◆ Written request
From the first line of the data below, repeat each line exactly until you reach the line with "steps: Straight pieces"; include that line too.

◇ ◇ ◇ ◇ ◇ ◇ ◇

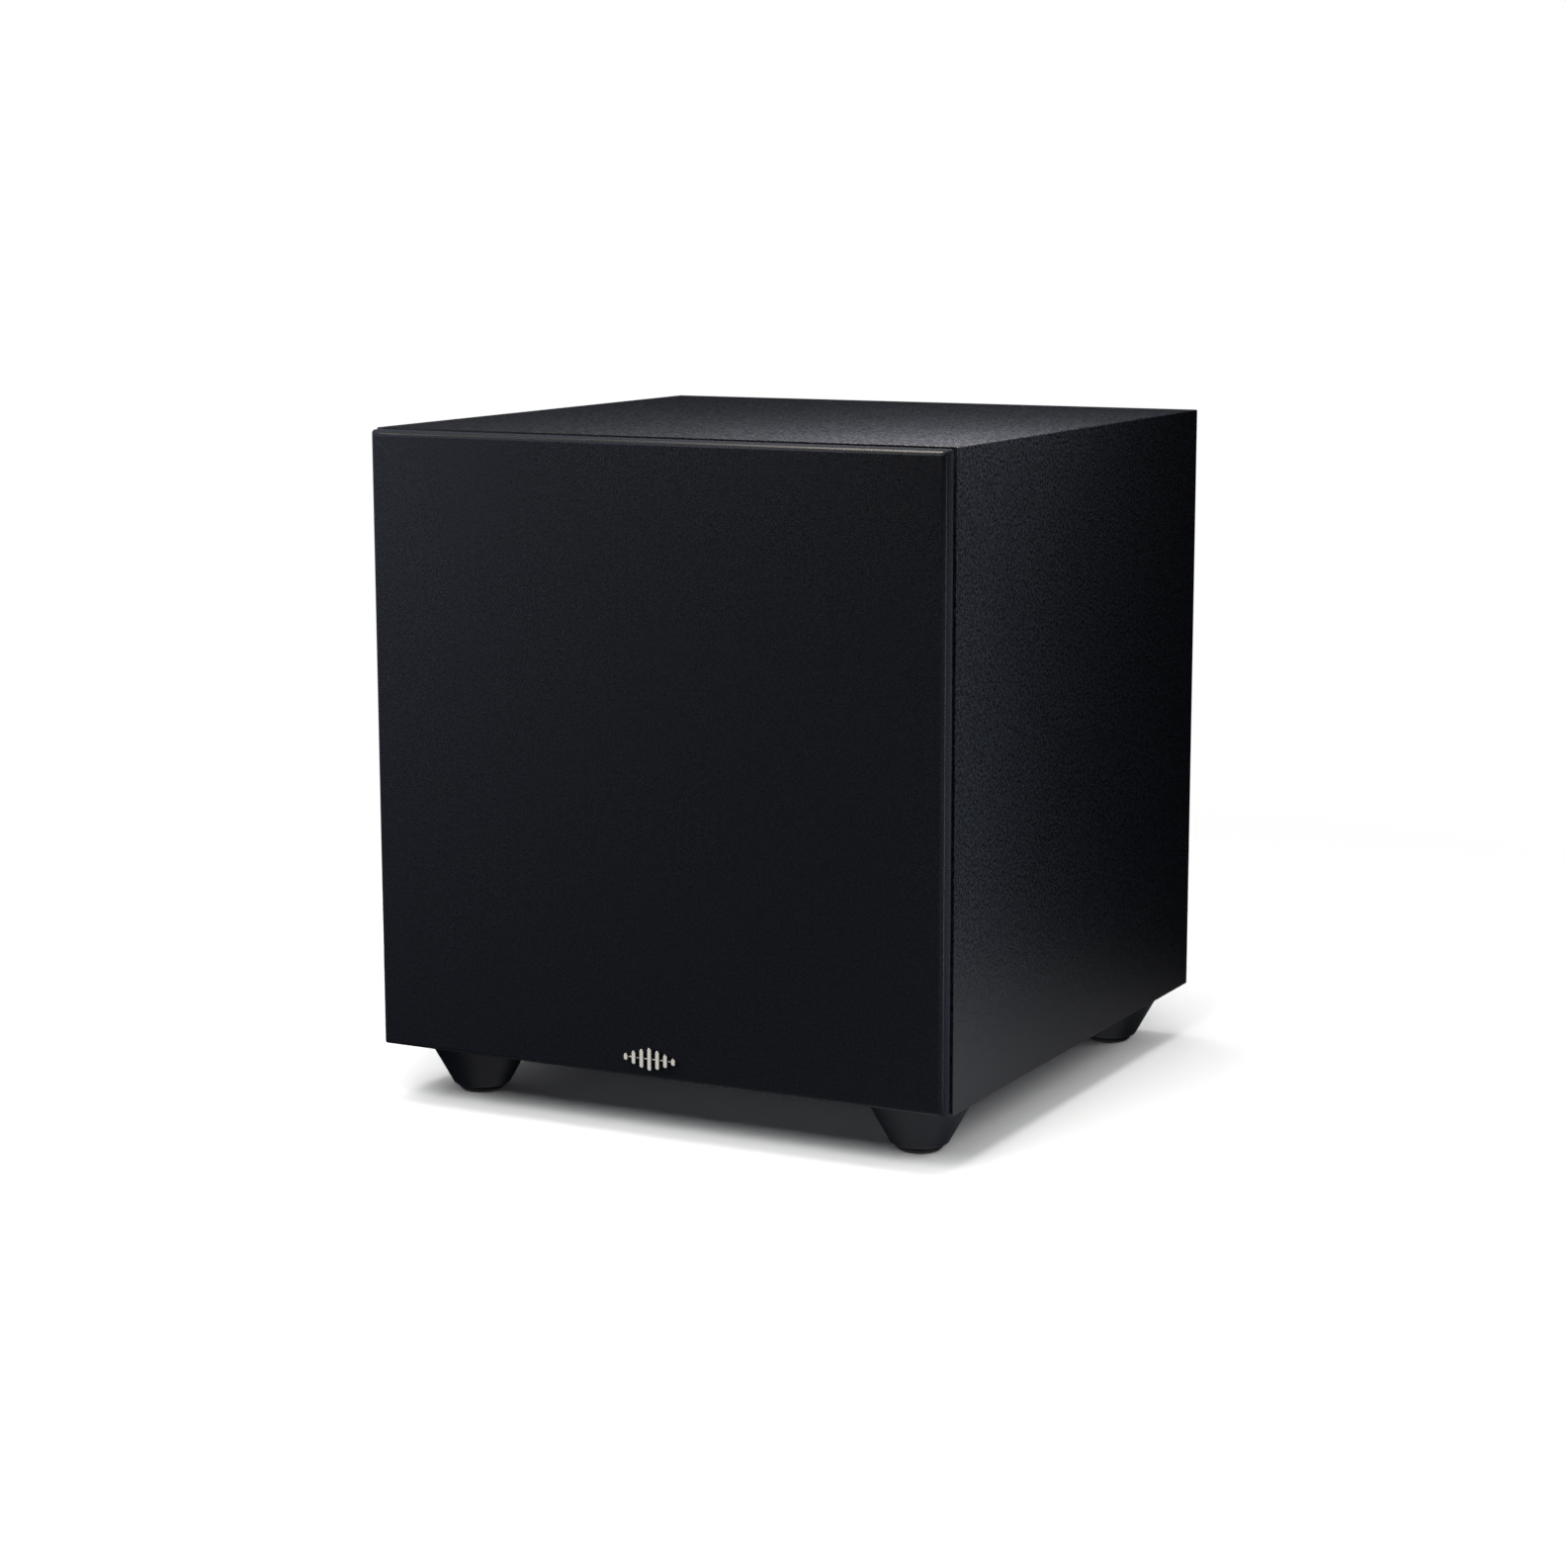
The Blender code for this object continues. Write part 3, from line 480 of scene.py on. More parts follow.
def soften(profile: Sequence[Point], radius: float, closed: bool = True, steps: int = 4) -> list[Point]:
    """Rounds every corner of a profile, with less where its neighbours are near.

    Args:
        profile: The corners in order.
        radius: The rounding's radius.
        closed: Whether the last corner joins the first.
        steps: Straight pieces in each rounding.

    Returns:
        The rounded profile.
    """
    made: list[Point] = []
    count = len(profile)
    for i, corner in enumerate(profile):
        if not closed and i in (0, count - 1):
            made.append(corner)
            continue
        here = Vector(corner)
        before, after = Vector(profile[i - 1]) - here, Vector(profile[(i + 1) % count]) - here
        half = before.angle(after) / 2
        if half > math.radians(86):
            made.append(corner)
            continue
        reach = min(radius / math.tan(half), 0.45 * before.length, 0.45 * after.length)
        first, last = here + before.normalized() * reach, here + after.normalized() * reach
        for k in range(steps + 1):
            t = k / steps
            place = first * (1 - t) ** 2 + here * (2 * t * (1 - t)) + last * t**2
            made.append((place.x, place.y))
    return made


def facing(direction: str, origin: Sequence[float]) -> Matrix:
    """The place of a piece drawn in its own plane.

    Args:
        direction: front, rear, up or down: where the piece's own Z points. Seen from there, its X runs to
            the right.
        origin: Where its own origin goes.

    Returns:
        The matrix from the piece's own space to the row frame.
    """
    turns = {
        "front": Matrix.Rotation(math.radians(90), 4, "X"),
        "rear": Matrix.Rotation(math.pi, 4, "Z") @ Matrix.Rotation(math.radians(90), 4, "X"),
        "up": Matrix.Identity(4),
        "down": Matrix.Rotation(math.pi, 4, "X"),
    }
    return Matrix.Translation(origin) @ turns[direction]


def new_object(name: str, shape: bmesh.types.BMesh) -> bpy.types.Object:
    """Makes an object of a mesh being built.

    Args:
        name: The object's name.
        shape: The mesh, which is freed.

    Returns:
        The object.
    """
    mesh = bpy.data.meshes.new(name)
    shape.to_mesh(mesh)
    shape.free()
    made = bpy.data.objects.new(name, mesh)
    bpy.context.scene.collection.objects.link(made)
    return made


def settle(piece: bpy.types.Object, place: Matrix, crease: float = 32.0) -> bpy.types.Object:
    """Applies a piece's modifiers and then its place, so that its object sits at the origin.

    Args:
        piece: The piece, made at its own origin.
        place: Where it goes.
        crease: Edges sharper than this many degrees stay sharp.

    Returns:
        The same piece.
    """
    graph = bpy.context.evaluated_depsgraph_get()
    mesh = bpy.data.meshes.new_from_object(piece.evaluated_get(graph))
    piece.modifiers.clear()
    piece.data = mesh
    shape = bmesh.new()
    shape.from_mesh(mesh)
    bmesh.ops.remove_doubles(shape, verts=shape.verts, dist=1e-6)
    bmesh.ops.transform(shape, matrix=place, verts=shape.verts)
    bmesh.ops.recalc_face_normals(shape, faces=shape.faces)
    shape.to_mesh(mesh)
    shape.free()
    mesh.shade_smooth()
    mesh.set_sharp_from_angle(angle=math.radians(crease))
    even = piece.modifiers.new("even_shading", "WEIGHTED_NORMAL")
    even.keep_sharp = True
    return piece


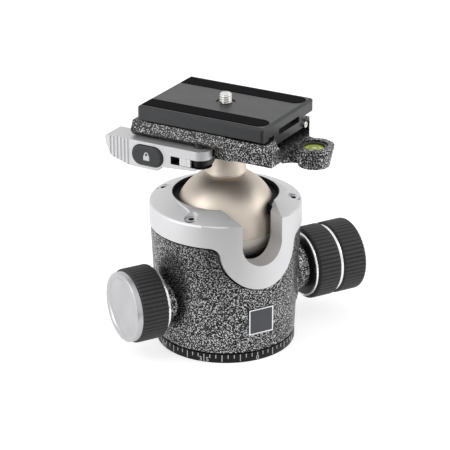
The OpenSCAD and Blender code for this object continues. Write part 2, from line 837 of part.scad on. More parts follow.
module wedge_guide() {
    rail_in = wedge_half_w + 0.1;
    rail_w = 3;
    slot_end = wedge_left - shoe_travel - gap;
    color("#8d8f92") difference() {
        union() {
            translate([0, 0, guide_low]) cylinder(r = cup_bore_r - fit, h = guide_h);
            for (s = [-1, 1]) translate([wedge_left, s > 0 ? rail_in : -rail_in - rail_w, guide_low])
                cube([wedge_right - wedge_left - 2, rail_w, guide_h + wedge_h - 2]);
        }
        block([-2 * chamber_r, -shoe_half_w - gap, 0], [slot_end, shoe_half_w + gap, cup_low]);
    }
}

module lock_wedge() {
    color("#a7a9ab") difference() {
        along_y(-wedge_half_w, wedge_half_w) polygon([[wedge_left, guide_top], [wedge_right, guide_top],
            [wedge_right, wedge_top], [ramp_right, wedge_top],
            [ramp_right, ramp_top - (ramp_right - wedge_left) * ramp_tan], [wedge_left, ramp_top]]);
        to_right(ramp_right + 1, lock_z) cylinder(r = lock_screw_r + fit, h = 2 * wedge_right);
    }
}

module pressure_cup() {
    foot_left = wedge_left + 1.5;
    foot_right = ramp_right - shoe_travel - 0.5;
    color("#6b6c70") difference() {
        union() {
            translate([0, 0, cup_low]) cylinder(r = cup_bore_r - 0.1, h = cup_rim - cup_low);
            along_y(-wedge_half_w + 1, wedge_half_w - 1) polygon([
                [foot_left, cup_low + over], [foot_right, cup_low + over],
                [foot_right, ramp_top - (foot_right - wedge_left) * ramp_tan + fit],
                [foot_left, ramp_top - (foot_left - wedge_left) * ramp_tan + fit]]);
        }
        translate([0, 0, ball_z]) sphere(r = cup_in);
    }
}

module pan_shoe() {
    drum_gap_z = spindle_top - gap;
    heel_x = wedge_left - shoe_travel - 2.6;
    color("#a7a9ab") difference() {
        union() {
            block([shoe_out, -shoe_half_w, shoe_low], [-drum_r + 2, shoe_half_w, drum_gap_z]);
            block([shoe_out, -shoe_half_w, drum_gap_z], [heel_x, shoe_half_w, shoe_top]);
        }
        cylinder(r = -shoe_face, h = spindle_top + over);
        to_left(0, pan_z) cylinder(r = lock_screw_r + fit, h = 2 * chamber_r);
    }
}

// A ribbed rubber grip, from 0 to w along Z
module ribbed_grip(w, bore) {
    rib = 360 / rib_n;
    top = grip_r - grip_round;
    outline = [for (i = [0 : rib_n - 1]) for (k = [[0.06, groove_d], [0.2, 0], [0.72, 0], [0.86, groove_d]])
        let (a = (i + k[0]) * rib, r = grip_r - k[1]) [r * cos(a), r * sin(a)]];
    color("#2c2c2f") difference() {
        intersection() {
            linear_extrude(w) polygon(outline);
            rotate_extrude() polygon(concat([[0, 0]], arc(top, grip_round, grip_round, -90, 0, 4),
                arc(top, w - grip_round, grip_round, 0, 90, 4), [[0, w]]));
        }
        translate([0, 0, -over]) cylinder(r = bore, h = w + 2 * over);
    }
}

// A knob's hub: an inner flange and a core inside the grip, with a bore
module hub(flange_r, flange_w, w, bore) {
    color("#19191b") difference() {
        union() {
            cylinder(r = flange_r, h = flange_w);
            cylinder(r = hub_r, h = w);
        }
        translate([0, 0, -over]) cylinder(r = bore, h = w + 2 * over);
    }
}

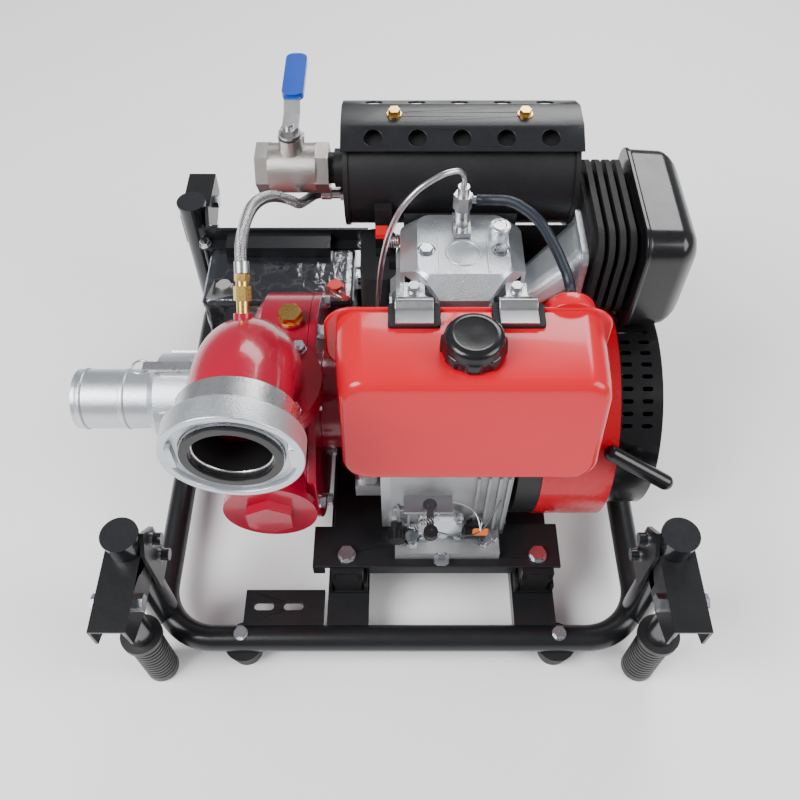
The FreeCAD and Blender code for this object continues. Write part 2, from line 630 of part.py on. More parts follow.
    save("valves", *stems)


def injector_and_pipes():
    x = INJECTOR_X
    y = INJECTOR_Y
    body = join(rod((x, y, 372), Z, 8, 106), hexagon((x, y, 478), Z, 17, 18),
                rod((x, y, 496), Z, 6, 10))
    clamp = box(x - 9, x + 9, y - 22, y + 10, 457, 463)
    clamp = clamp.cut(rod((x, y, 450), Z, 8 + GAP, 30))
    save("fuel_injection", body)
    save("fuel_injection", join(clamp, rod((x, y - 15, 463), Z, 6, 6)))
    # High-pressure steel pipe: up from the injector, over to the left and down to the pump.
    px, py = FEED_PUMP
    route = [(x, y, 506), (x, y, 519), (x - 6, y - 4, 529), (x - 21, y - 12, 532),
             (18, -24, 522), (0, -31, 502), (-12, -33, 470), (-20, -36, 430), (-24, -42, 380),
             (-26, -54, 336), (-30, -78, 302), (-34, -104, 284), (px + 1, -128, 276),
             (px, py + 12, 274), (px, py, 268), (px, py, 250)]
    save("injection_pipe", route_tube("injection_pipe", route, 3.0))
    # Fuel injection pump on the left of the crankcase.
    pump = join(rod((px, py, 200), Z, 15, 36), hexagon((px, py, 236), Z, 20, 14),
                box(px - 14, -22.2, py - 17, py + 17, 190, 212))
    save("fuel_injection", pump)
    # Rubber return hose: from the injector over to the tank's rear hump.
    hose = [(x + 13.6, y + 1, 488), (x + 26, y + 1, 488), (x + 50, y - 5, 492),
            (x + 76, y - 22, 483), (x + 94, y - 43, 463), (x + 106, y - 64, 445),
            (172, -76, 440), (172, -86.8, 440)]
    save("return_hose", route_tube("return_hose", hose, 5.5))
    banjo = rod((x + 9, y + 1, 488), X, 4, 4.4)
    save("fuel_injection", banjo.cut(hexagon((x, y, 478), Z, 17, 18)))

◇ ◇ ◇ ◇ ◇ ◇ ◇

◆ Expected output
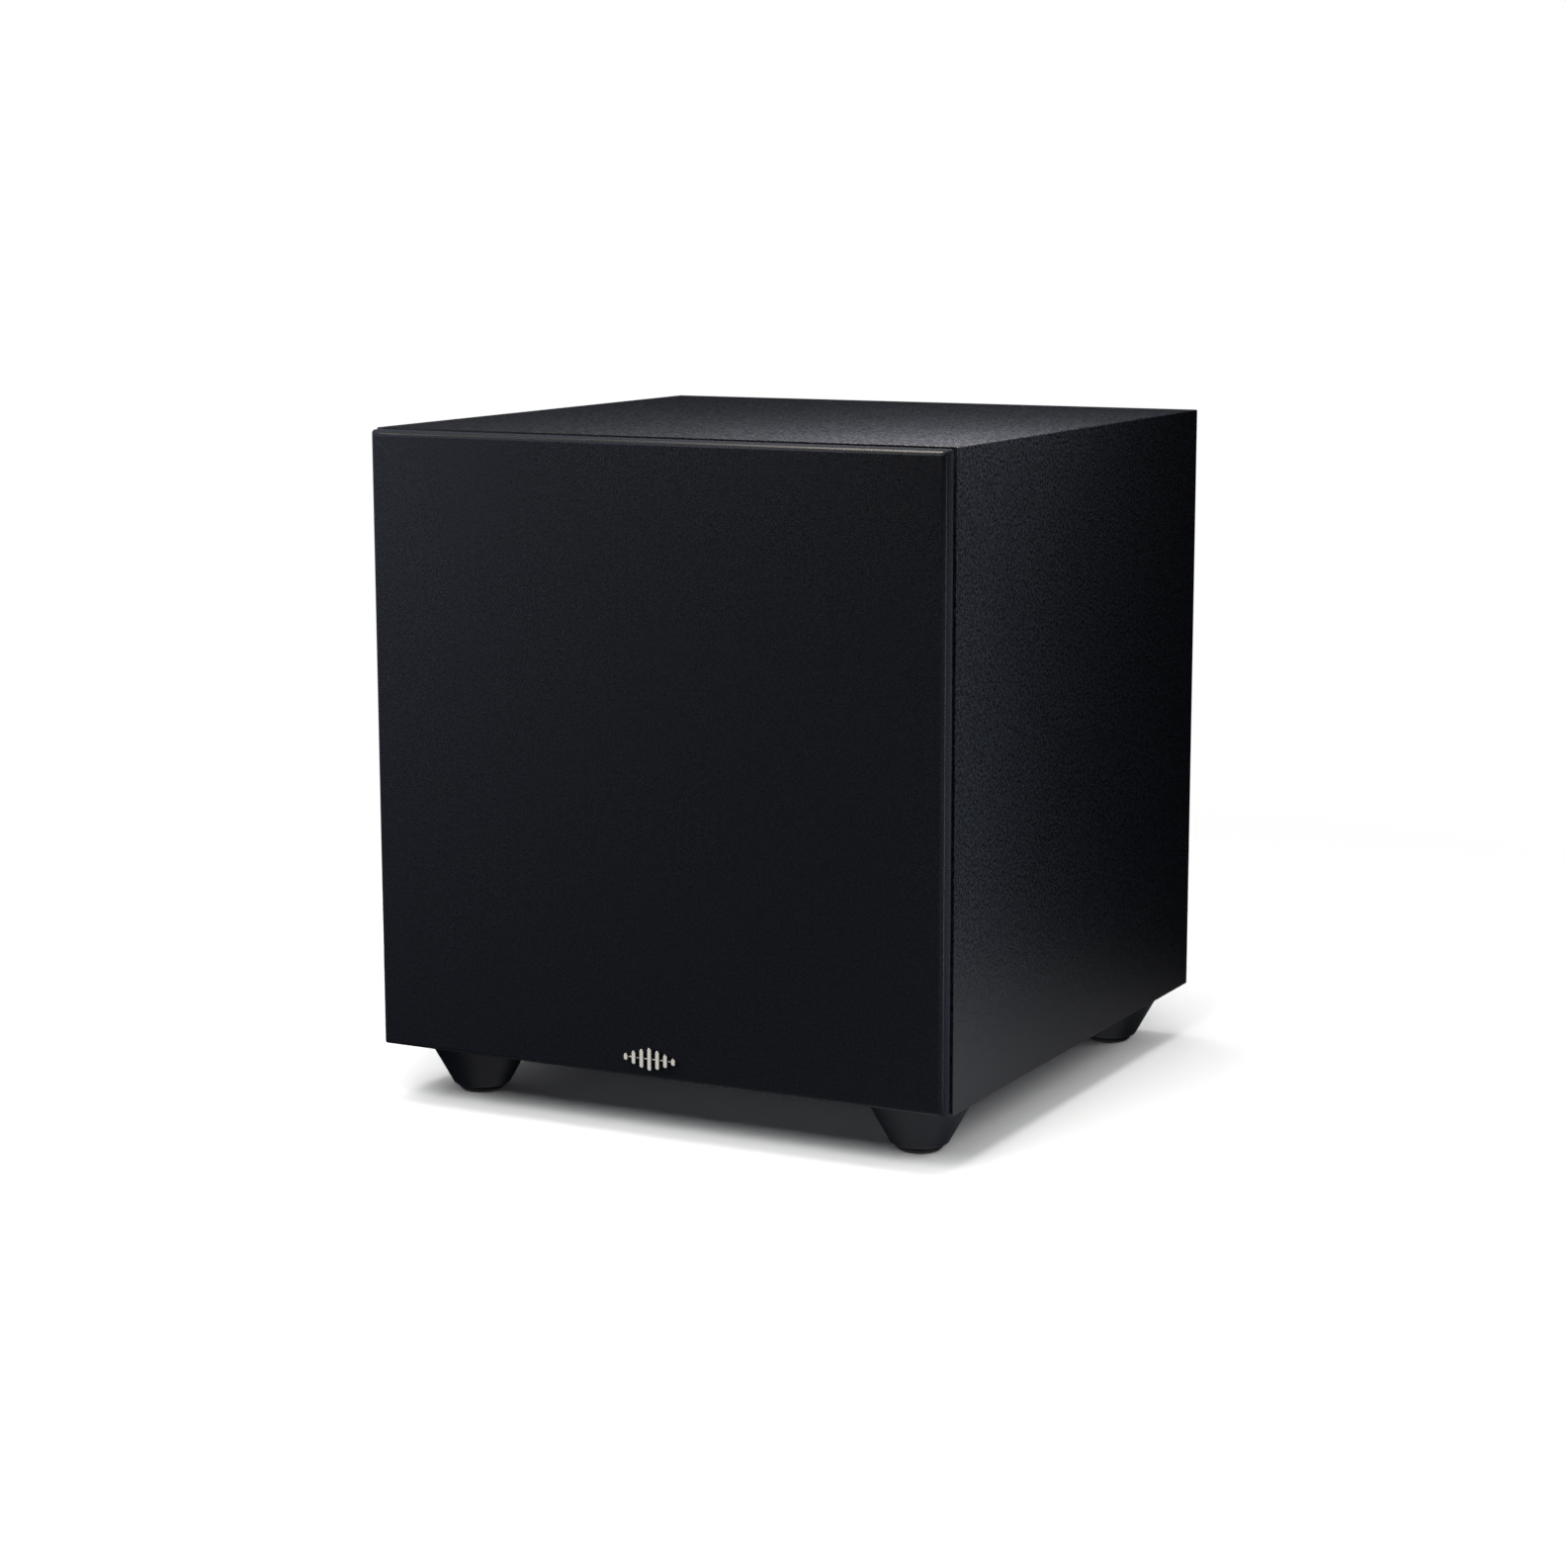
The Blender code for this object continues. Write part 3, from line 480 of scene.py on. More parts follow.
def soften(profile: Sequence[Point], radius: float, closed: bool = True, steps: int = 4) -> list[Point]:
    """Rounds every corner of a profile, with less where its neighbours are near.

    Args:
        profile: The corners in order.
        radius: The rounding's radius.
        closed: Whether the last corner joins the first.
        steps: Straight pieces in each rounding.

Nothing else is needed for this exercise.